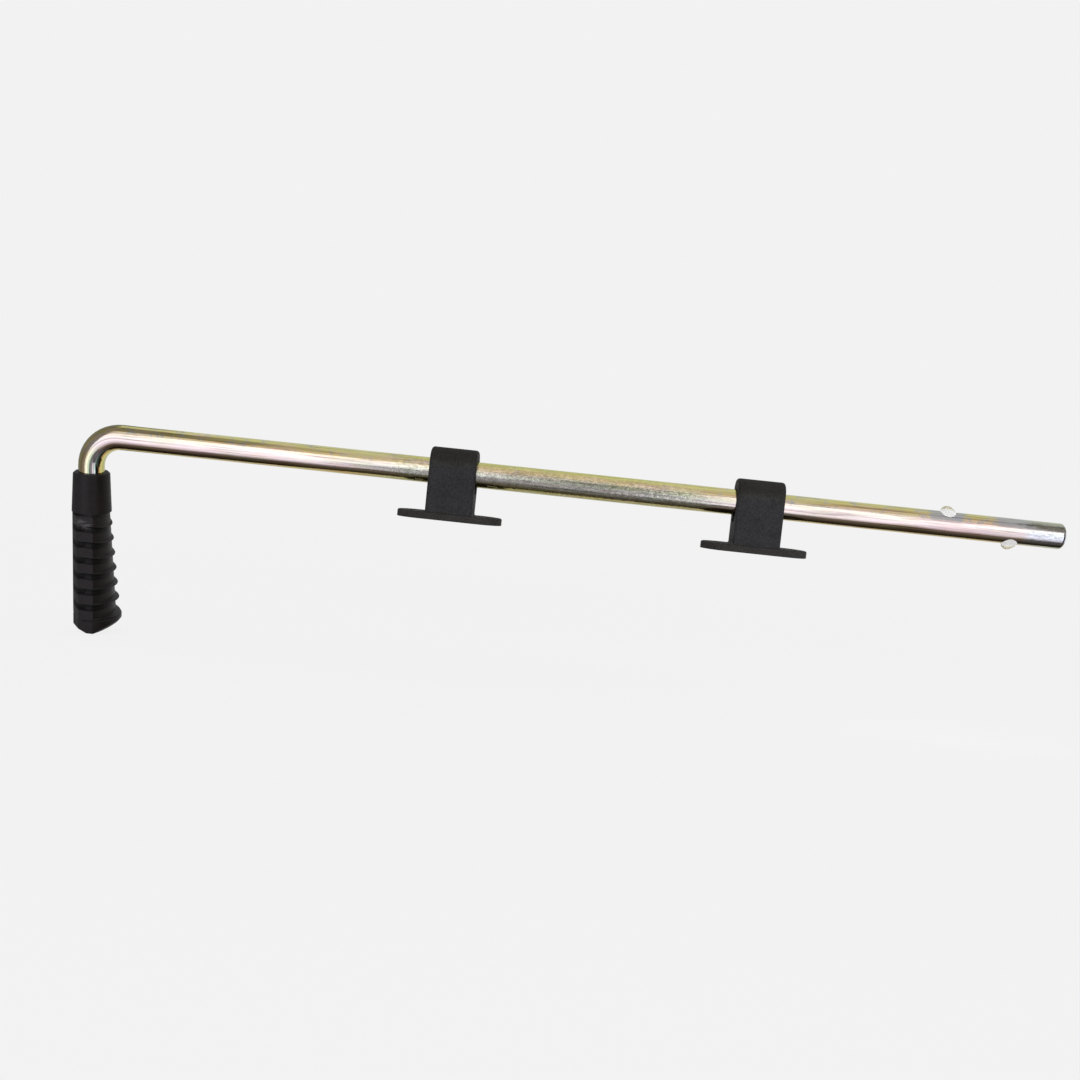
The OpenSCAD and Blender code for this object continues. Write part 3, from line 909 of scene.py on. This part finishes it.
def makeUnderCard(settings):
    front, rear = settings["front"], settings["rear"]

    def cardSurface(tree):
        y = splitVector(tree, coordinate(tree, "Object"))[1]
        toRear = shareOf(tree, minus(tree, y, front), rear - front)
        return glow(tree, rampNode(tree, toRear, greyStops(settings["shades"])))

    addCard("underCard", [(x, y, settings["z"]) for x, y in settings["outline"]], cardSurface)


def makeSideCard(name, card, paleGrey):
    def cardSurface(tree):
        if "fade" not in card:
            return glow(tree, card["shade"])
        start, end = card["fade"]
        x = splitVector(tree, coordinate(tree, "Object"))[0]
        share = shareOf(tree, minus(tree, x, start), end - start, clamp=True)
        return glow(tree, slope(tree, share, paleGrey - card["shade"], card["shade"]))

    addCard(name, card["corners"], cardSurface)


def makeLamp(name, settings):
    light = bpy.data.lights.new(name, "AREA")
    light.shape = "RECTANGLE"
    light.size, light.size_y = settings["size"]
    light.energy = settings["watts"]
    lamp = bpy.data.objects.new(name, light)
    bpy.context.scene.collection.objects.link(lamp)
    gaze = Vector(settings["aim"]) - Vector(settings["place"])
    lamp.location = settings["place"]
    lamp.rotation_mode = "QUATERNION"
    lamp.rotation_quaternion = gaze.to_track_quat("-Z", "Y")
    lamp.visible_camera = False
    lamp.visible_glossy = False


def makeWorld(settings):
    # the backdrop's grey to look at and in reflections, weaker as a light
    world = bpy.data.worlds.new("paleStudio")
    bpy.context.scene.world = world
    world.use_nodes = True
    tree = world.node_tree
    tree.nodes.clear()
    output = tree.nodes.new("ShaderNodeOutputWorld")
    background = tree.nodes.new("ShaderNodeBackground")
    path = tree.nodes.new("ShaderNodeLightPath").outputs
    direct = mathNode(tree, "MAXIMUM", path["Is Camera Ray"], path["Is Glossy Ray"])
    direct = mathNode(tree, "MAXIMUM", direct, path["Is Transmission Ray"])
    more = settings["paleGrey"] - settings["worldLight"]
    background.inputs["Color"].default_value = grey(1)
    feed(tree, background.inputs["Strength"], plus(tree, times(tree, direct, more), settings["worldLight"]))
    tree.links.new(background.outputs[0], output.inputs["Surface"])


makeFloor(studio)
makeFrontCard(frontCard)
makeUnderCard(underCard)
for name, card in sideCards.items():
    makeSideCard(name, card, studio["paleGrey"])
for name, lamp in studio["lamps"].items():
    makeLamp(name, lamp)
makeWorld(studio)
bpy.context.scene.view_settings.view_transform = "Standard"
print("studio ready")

**What needs to be done**.
What are the exact lines from the beginning of the material through the line containing "for x, y in"? Write out those lines alone.

**Completed task**.
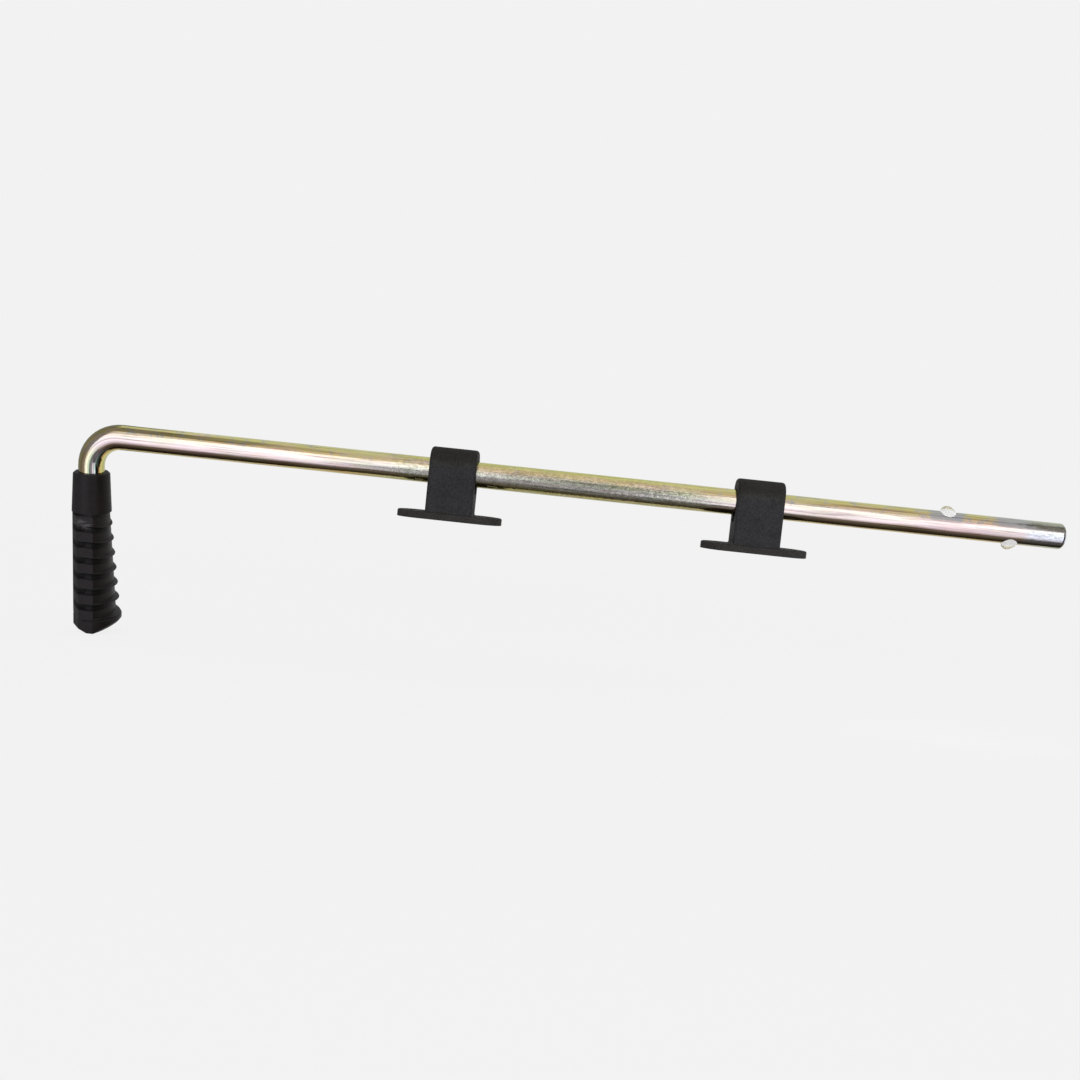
The OpenSCAD and Blender code for this object continues. Write part 3, from line 909 of scene.py on. This part finishes it.
def makeUnderCard(settings):
    front, rear = settings["front"], settings["rear"]

    def cardSurface(tree):
        y = splitVector(tree, coordinate(tree, "Object"))[1]
        toRear = shareOf(tree, minus(tree, y, front), rear - front)
        return glow(tree, rampNode(tree, toRear, greyStops(settings["shades"])))

    addCard("underCard", [(x, y, settings["z"]) for x, y in settings["outline"]], cardSurface)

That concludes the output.